----- SOURCE MATERIAL

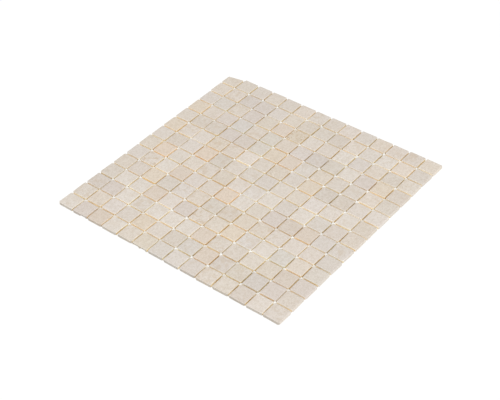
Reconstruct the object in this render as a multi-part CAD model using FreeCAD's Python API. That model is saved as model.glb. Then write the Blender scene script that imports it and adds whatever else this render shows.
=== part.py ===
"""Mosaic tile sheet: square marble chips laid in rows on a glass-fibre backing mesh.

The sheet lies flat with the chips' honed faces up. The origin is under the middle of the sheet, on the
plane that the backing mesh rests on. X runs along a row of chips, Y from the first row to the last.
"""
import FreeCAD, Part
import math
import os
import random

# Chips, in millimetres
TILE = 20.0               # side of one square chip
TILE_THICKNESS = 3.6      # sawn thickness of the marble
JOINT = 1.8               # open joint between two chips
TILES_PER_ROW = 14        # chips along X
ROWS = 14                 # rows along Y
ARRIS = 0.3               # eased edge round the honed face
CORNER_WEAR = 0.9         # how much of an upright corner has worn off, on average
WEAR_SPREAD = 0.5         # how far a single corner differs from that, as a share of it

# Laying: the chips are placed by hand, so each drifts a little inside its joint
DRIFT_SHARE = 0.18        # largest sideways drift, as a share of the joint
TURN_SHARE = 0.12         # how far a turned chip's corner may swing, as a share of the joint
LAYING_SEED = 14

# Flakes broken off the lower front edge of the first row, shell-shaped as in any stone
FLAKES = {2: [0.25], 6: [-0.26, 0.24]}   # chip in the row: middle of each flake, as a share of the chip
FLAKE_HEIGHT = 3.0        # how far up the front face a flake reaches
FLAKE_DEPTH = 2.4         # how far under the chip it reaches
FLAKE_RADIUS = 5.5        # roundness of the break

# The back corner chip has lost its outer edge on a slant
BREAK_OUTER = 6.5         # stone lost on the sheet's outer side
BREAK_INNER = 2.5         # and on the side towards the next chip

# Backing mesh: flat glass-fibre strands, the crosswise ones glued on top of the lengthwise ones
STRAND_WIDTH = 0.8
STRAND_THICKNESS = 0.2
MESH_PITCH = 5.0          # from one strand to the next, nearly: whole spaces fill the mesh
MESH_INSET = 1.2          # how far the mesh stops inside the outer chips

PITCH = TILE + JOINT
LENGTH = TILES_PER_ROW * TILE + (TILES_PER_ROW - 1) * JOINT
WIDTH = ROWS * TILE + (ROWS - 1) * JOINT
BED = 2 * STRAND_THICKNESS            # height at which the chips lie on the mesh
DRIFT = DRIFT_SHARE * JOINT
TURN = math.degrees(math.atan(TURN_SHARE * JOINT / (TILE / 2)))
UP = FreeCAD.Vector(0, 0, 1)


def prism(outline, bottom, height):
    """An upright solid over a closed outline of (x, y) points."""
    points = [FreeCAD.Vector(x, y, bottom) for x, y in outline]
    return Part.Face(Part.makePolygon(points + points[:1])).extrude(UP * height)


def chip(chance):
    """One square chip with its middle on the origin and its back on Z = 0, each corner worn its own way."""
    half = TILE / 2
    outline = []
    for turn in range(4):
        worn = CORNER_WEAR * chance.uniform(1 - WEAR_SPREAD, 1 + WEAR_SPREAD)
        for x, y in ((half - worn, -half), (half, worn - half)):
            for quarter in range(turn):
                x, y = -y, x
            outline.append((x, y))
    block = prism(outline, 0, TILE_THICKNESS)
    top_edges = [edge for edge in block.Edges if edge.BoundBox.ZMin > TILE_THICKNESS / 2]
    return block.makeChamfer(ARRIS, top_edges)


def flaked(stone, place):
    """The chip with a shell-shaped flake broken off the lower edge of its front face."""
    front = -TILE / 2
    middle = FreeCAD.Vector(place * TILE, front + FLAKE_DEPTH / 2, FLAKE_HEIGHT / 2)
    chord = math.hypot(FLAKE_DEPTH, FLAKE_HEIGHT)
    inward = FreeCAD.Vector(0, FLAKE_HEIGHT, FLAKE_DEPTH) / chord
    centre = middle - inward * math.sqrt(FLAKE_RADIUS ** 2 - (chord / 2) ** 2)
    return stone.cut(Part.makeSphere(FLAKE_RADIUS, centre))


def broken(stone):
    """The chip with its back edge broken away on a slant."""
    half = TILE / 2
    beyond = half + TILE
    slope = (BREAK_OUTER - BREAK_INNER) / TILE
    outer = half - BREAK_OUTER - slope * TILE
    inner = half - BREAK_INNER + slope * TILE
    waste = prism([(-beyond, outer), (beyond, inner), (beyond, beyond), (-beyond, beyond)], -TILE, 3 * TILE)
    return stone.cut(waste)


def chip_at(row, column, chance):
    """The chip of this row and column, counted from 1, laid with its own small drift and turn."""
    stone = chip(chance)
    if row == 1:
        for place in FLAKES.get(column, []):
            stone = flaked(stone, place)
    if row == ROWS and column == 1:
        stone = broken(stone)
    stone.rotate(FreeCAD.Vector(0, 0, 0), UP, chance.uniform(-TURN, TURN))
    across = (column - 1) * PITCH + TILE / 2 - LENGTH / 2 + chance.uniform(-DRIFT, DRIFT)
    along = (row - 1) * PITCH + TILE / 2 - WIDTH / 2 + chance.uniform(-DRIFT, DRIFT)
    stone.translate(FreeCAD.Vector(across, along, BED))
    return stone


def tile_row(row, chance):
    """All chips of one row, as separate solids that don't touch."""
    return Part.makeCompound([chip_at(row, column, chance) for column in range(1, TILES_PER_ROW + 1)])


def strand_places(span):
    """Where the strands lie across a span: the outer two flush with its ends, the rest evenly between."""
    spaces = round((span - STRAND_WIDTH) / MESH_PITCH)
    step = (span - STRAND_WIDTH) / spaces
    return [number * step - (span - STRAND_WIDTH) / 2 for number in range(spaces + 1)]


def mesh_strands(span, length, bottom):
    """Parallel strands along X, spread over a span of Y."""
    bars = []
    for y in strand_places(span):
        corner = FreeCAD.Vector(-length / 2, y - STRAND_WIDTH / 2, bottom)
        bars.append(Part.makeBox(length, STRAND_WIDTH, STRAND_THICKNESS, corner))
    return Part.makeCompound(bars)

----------

# SET EXERCISE
Exactly repeat the lines running from the top of the listing to the line bearing "WEAR_SPREAD = 0.5", both of those lines included, and only them.

# WRITTEN ANSWER
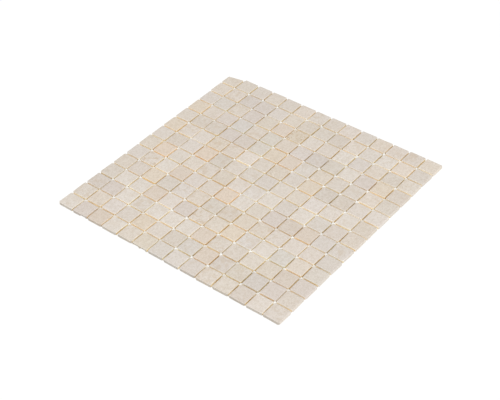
Reconstruct the object in this render as a multi-part CAD model using FreeCAD's Python API. That model is saved as model.glb. Then write the Blender scene script that imports it and adds whatever else this render shows.
=== part.py ===
"""Mosaic tile sheet: square marble chips laid in rows on a glass-fibre backing mesh.

The sheet lies flat with the chips' honed faces up. The origin is under the middle of the sheet, on the
plane that the backing mesh rests on. X runs along a row of chips, Y from the first row to the last.
"""
import FreeCAD, Part
import math
import os
import random

# Chips, in millimetres
TILE = 20.0               # side of one square chip
TILE_THICKNESS = 3.6      # sawn thickness of the marble
JOINT = 1.8               # open joint between two chips
TILES_PER_ROW = 14        # chips along X
ROWS = 14                 # rows along Y
ARRIS = 0.3               # eased edge round the honed face
CORNER_WEAR = 0.9         # how much of an upright corner has worn off, on average
WEAR_SPREAD = 0.5         # how far a single corner differs from that, as a share of it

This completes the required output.